Task details:
Repeat exactly the lines from the one containing "side of the bore" through the one containing "bpy.context.scene.collection.objects.link(empty)", both lines included, please, without any other lines.
start Material
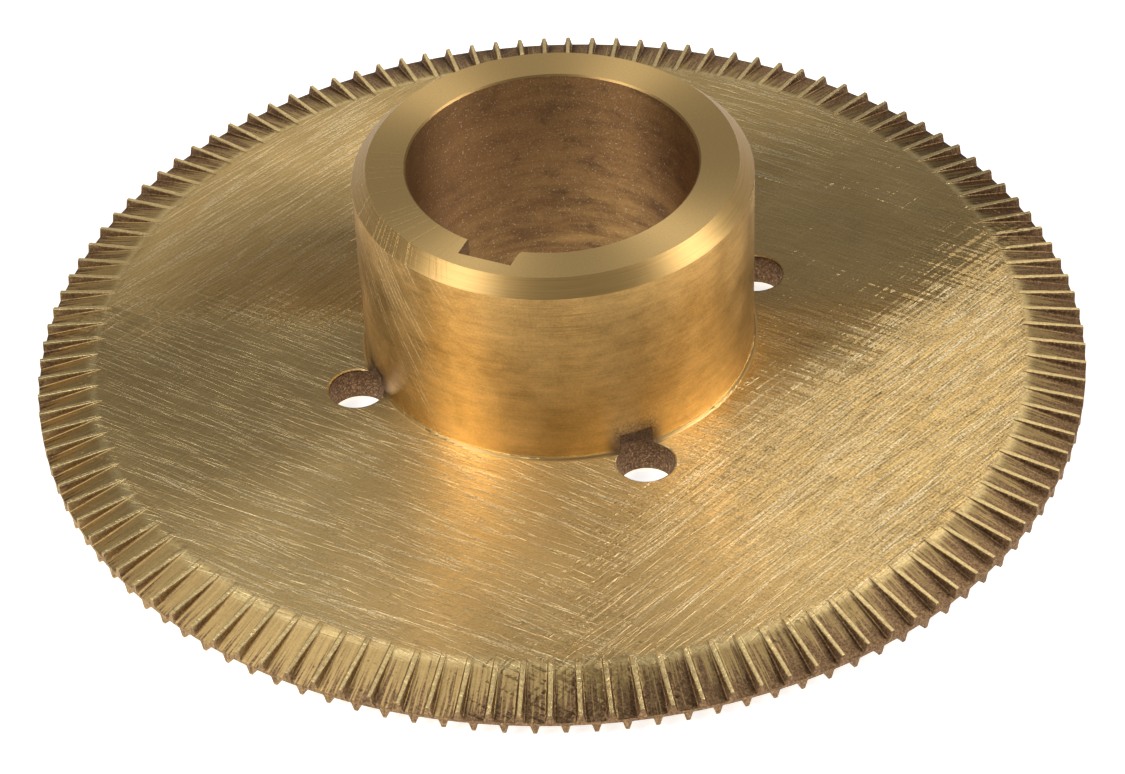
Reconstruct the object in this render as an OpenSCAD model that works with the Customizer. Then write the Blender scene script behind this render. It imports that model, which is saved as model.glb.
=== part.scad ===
// Face-toothed brass worm wheel: a thin disc with radial teeth on both
// faces of its rim, and a keyed hub pressed through its centre.
// Millimetres. The origin is the centre of the disc's back face, +Z runs
// along the bore towards the hub's nose, and the keyway opens towards -Y.

/* [Disc] */
// Outside diameter over the teeth
wheel_d = 94; // [90:0.5:100]
// Thickness of the flat disc
disc_t = 3.2; // [2.8:0.1:4]
// Thickness of the rim at the tooth tips
rim_t = 2.1; // [1.8:0.1:2.4]

/* [Teeth] */
// Number of teeth on each face
teeth = 120; // [90:1:120]
// Length of a tooth along the radius
tooth_len = 5.6; // [4:0.1:6]
// Width of a tooth's crest at its tip
crest_w = 0.32; // [0.25:0.01:0.4]
// Slope of a tooth's side from upright, in degrees
side_angle = 14.5; // [10:0.5:16]
// Thickness of the web left between the two rows at the outer edge
web_t = 0.34; // [0.3:0.02:0.5]
// Turn of the upper row of teeth from the keyway, in degrees
tooth_phase = 0.67; // [0:0.01:3]

/* [Hub] */
// Outside diameter of the hub
hub_d = 34.9; // [34.5:0.1:35.4]
// Height of the hub above the disc
hub_rise = 19; // [12:0.5:25]
// Diameter of the spigot that is pressed into the disc
spigot_d = 31; // [30.4:0.1:31.4]
// Chamfer on the hub's nose
nose_chamfer = 1.3; // [0.5:0.1:1.8]
// Radius of the fillet at the hub's foot
foot_r = 0.35; // [0.2:0.05:0.6]

/* [Bore] */
// Diameter of the bore
bore_d = 25.4; // [24:0.1:26]
// Width of the keyway
key_w = 4.76; // [3:0.01:5]
// Radius worn on one corner of the keyway's mouth
key_corner_r = 0.8; // [0.4:0.1:0.8]
// Distance from the bore's axis to the keyway's floor
key_reach = 14.6; // [13.5:0.1:14.7]

/* [Holes] */
// Diameter of each hole beside the hub
hole_d = 5; // [4:0.1:5]
// Diameter of the circle that the holes lie on
hole_pcd = 38.8; // [38:0.1:39.5]
// Chamfer at the mouth of each hole
hole_chamfer = 0.2; // [0.1:0.05:0.3]

/* [Hidden] */
$fn = 96;
eps = 0.5;

wheel_r = wheel_d / 2;
pitch_angle = 360 / teeth;
disc_mid = disc_t / 2;
rim_drop = (disc_t - rim_t) / 2;
bevel_len = tooth_len - 0.4;
groove_start_r = wheel_r - tooth_len;
floor_drop = disc_mid - web_t / 2;
floor_tilt = atan(floor_drop / tooth_len);
tip_depth = (floor_drop - rim_drop) * cos(floor_tilt);
floor_w = PI * wheel_d / teeth - crest_w - 2 * tip_depth * tan(side_angle);
cutter_h = tip_depth + 0.2;

total_h = disc_t + hub_rise;
hole_count = 4;
hole_start = 45;
hole_r = hole_d / 2;
// The holes are drilled from the back and stop just inside the hub's foot
drill_past = 1.1;
drill_point = 118;
back_chamfer = 0.4;
nose_break = 0.15;
spigot_chamfer = 0.25;

// A prism along +X whose section is a groove: a flat floor and sloped sides
module groove_prism() {
    spread = cutter_h * tan(side_angle);
    rotate([90, 0, 90])
        linear_extrude(tooth_len / cos(floor_tilt) + 2 * eps)
            polygon([
                [-floor_w / 2, 0], [floor_w / 2, 0],
                [floor_w / 2 + spread, cutter_h], [-floor_w / 2 - spread, cutter_h]
            ]);
}

// The spaces between the teeth of one face; the floor of each one falls
// from the flat face to the middle of the rim
module tooth_spaces(phase) {
    for (i = [0 : teeth - 1])
        rotate(phase + (i + 0.5) * pitch_angle)
            translate([groove_start_r, 0, disc_t])
                rotate([0, floor_tilt, 0])
                    translate([-eps, 0, 0])
                        groove_prism();
}

module at_holes() {
    for (i = [0 : hole_count - 1])
        rotate(hole_start + i * 360 / hole_count)
            translate([hole_pcd / 2, 0, 0])
                children();
}

// One drill, run up from the back face to its point
module drill() {
    translate([0, 0, -1])
        cylinder(r = hole_r, h = disc_t + drill_past + 1, $fn = 48);
    translate([0, 0, disc_t + drill_past])
        cylinder(r1 = hole_r, r2 = 0, h = hole_r / tan(drill_point / 2), $fn = 48);
}

// The flat disc, its bevelled rim and the seat for the hub's spigot
module disc_blank() {
    rotate_extrude($fn = 240)
        polygon([
            [spigot_d / 2, 0],
            [wheel_r - bevel_len, 0],
            [wheel_r, rim_drop],
            [wheel_r, disc_t - rim_drop],
            [wheel_r - bevel_len, disc_t],
            [spigot_d / 2, disc_t]
        ]);
}

// The break at a hole's mouth, kept clear of the hub's foot
module hole_mouths() {
    difference() {
        at_holes()
            translate([0, 0, disc_t - hole_chamfer])
                cylinder(r1 = hole_r, r2 = hole_r + hole_chamfer, h = hole_chamfer, $fn = 48);
        cylinder(r = hub_d / 2 + foot_r, h = disc_t + 1);
    }
}

module toothed_disc() {
    color([0.72, 0.58, 0.30])
        difference() {
            disc_blank();
            tooth_spaces(tooth_phase);
            // The lower row is the upper row turned over and half a pitch on
            translate([0, 0, disc_t])
                mirror([0, 0, 1])
                    tooth_spaces(tooth_phase + pitch_angle / 2);
            at_holes()
                translate([0, 0, -1])
                    cylinder(r = hole_r, h = disc_t + 2, $fn = 48);
            hole_mouths();
        }
}

// The turned outside of the hub, from the spigot's end to the nose
module hub_blank() {
    rotate_extrude()
        polygon([
            [0, 0],
            [spigot_d / 2 - spigot_chamfer, 0],
            [spigot_d / 2, spigot_chamfer],
            [spigot_d / 2, disc_t],
            [hub_d / 2, disc_t],
            [hub_d / 2, total_h - nose_chamfer],
            [hub_d / 2 - nose_chamfer, total_h],
            [0, total_h]
        ]);
}

// The small fillet where the hub's wall meets the disc
module foot_fillet() {
    rotate_extrude()
        difference() {
            translate([hub_d / 2 - eps, disc_t])
                square([foot_r + eps, foot_r]);
            translate([hub_d / 2 + foot_r, disc_t + foot_r])
                circle(r = foot_r, $fn = 48);
        }
}

module bore_cut() {
    translate([0, 0, -1])
        cylinder(d = bore_d, h = total_h + 2);
    translate([0, 0, -1])
        cylinder(r1 = bore_d / 2 + back_chamfer + 1, r2 = bore_d / 2, h = back_chamfer + 1);
    translate([0, 0, total_h - nose_break])
        cylinder(r1 = bore_d / 2, r2 = bore_d / 2 + nose_break + 1, h = nose_break + 1);
}

// A square-cornered slot down one side of the bore
module keyway_cut() {
    translate([-key_w / 2, -key_reach, -1])
        cube([key_w, key_reach, total_h + 2]);
}

// The round-over where the bore runs into the keyway's +X wall
module keyway_corner_cut() {
    reach = bore_d / 2 + key_corner_r;
    x = key_w / 2 + key_corner_r;
    y = -sqrt(reach * reach - x * x);
    on_bore = bore_d / 2 / reach;
    translate([0, 0, -1])
        linear_extrude(total_h + 2)
            difference() {
                polygon([[0, y], [x, y], [x * on_bore, y * on_bore], [0, y * on_bore]]);
                translate([x, y])
                    circle(r = key_corner_r, $fn = 48);
            }
}

module hub() {
    color([0.76, 0.56, 0.27])
        difference() {
            union() {
                hub_blank();
                foot_fillet();
            }
            bore_cut();
            keyway_cut();
            keyway_corner_cut();
            at_holes() drill();
        }
}

toothed_disc();
hub();
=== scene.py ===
"""Looks of a brass worm wheel: a face-toothed disc on a keyed hub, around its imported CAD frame."""

from math import asin, atan, cos, hypot, pi, radians, sin, sqrt, tan

import bpy
import numpy as np
from mathutils import Matrix, Vector
from mathutils.geometry import delaunay_2d_cdt


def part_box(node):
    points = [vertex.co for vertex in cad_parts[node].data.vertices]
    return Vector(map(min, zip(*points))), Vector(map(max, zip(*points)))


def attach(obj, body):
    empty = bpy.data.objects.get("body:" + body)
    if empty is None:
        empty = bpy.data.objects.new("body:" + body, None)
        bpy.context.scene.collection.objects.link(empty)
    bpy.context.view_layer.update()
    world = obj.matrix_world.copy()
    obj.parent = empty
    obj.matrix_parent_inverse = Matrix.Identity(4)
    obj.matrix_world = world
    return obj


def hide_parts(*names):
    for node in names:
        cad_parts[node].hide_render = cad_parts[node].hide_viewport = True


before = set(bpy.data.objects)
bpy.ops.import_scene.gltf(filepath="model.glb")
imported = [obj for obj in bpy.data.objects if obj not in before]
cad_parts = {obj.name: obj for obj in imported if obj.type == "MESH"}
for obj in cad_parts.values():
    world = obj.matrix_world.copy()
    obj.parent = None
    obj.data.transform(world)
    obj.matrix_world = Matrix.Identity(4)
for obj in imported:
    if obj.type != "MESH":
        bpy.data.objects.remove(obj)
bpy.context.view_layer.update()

MM = 0.001
rng = np.random.default_rng(7)

# ---------------------------------------------------------------- sizes, in millimetres
disc_low, disc_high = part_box("toothed_disc")
WHEEL_R = (disc_high.x - disc_low.x) / 2 / MM
DISC_T = (disc_high.z - disc_low.z) / MM
HUB_R = 17.45
RIM_T = 2.1
TEETH = 120
PITCH = 2 * pi / TEETH
TOOTH_PHASE = radians(0.67)
TOOTH_LEN = 5.6
BEVEL_LEN = TOOTH_LEN - 0.4
CREST_W = 0.32
SIDE_ANGLE = radians(14.5)
WEB_T = 0.34
SPIGOT_R = 15.5
HOLE_R = 2.5
HOLE_CIRCLE_R = 19.4
HOLE_AZIMUTHS = [radians(45 + 90 * i) for i in range(4)]
NOTCH_TOP = 5.2

# ---------------------------------------------------------------- camera
VIEW_TURN = radians(24.34)
CAMERA_PLACE = Vector((0.0, -218.77, 185.18)) * MM
CAMERA_TILT = radians(40.80)
CAMERA_ROLL = radians(2.61)
LENS_MM = 101.0
SENSOR_MM = 36.0


def turned(vector):
    """The same vector turned from the photographed front to the part's own axes."""
    return Matrix.Rotation(VIEW_TURN, 3, "Z") @ Vector(vector)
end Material
Response to this exercise:
// A square-cornered slot down one side of the bore
module keyway_cut() {
    translate([-key_w / 2, -key_reach, -1])
        cube([key_w, key_reach, total_h + 2]);
}

// The round-over where the bore runs into the keyway's +X wall
module keyway_corner_cut() {
    reach = bore_d / 2 + key_corner_r;
    x = key_w / 2 + key_corner_r;
    y = -sqrt(reach * reach - x * x);
    on_bore = bore_d / 2 / reach;
    translate([0, 0, -1])
        linear_extrude(total_h + 2)
            difference() {
                polygon([[0, y], [x, y], [x * on_bore, y * on_bore], [0, y * on_bore]]);
                translate([x, y])
                    circle(r = key_corner_r, $fn = 48);
            }
}

module hub() {
    color([0.76, 0.56, 0.27])
        difference() {
            union() {
                hub_blank();
                foot_fillet();
            }
            bore_cut();
            keyway_cut();
            keyway_corner_cut();
            at_holes() drill();
        }
}

toothed_disc();
hub();
=== scene.py ===
"""Looks of a brass worm wheel: a face-toothed disc on a keyed hub, around its imported CAD frame."""

from math import asin, atan, cos, hypot, pi, radians, sin, sqrt, tan

import bpy
import numpy as np
from mathutils import Matrix, Vector
from mathutils.geometry import delaunay_2d_cdt


def part_box(node):
    points = [vertex.co for vertex in cad_parts[node].data.vertices]
    return Vector(map(min, zip(*points))), Vector(map(max, zip(*points)))


def attach(obj, body):
    empty = bpy.data.objects.get("body:" + body)
    if empty is None:
        empty = bpy.data.objects.new("body:" + body, None)
        bpy.context.scene.collection.objects.link(empty)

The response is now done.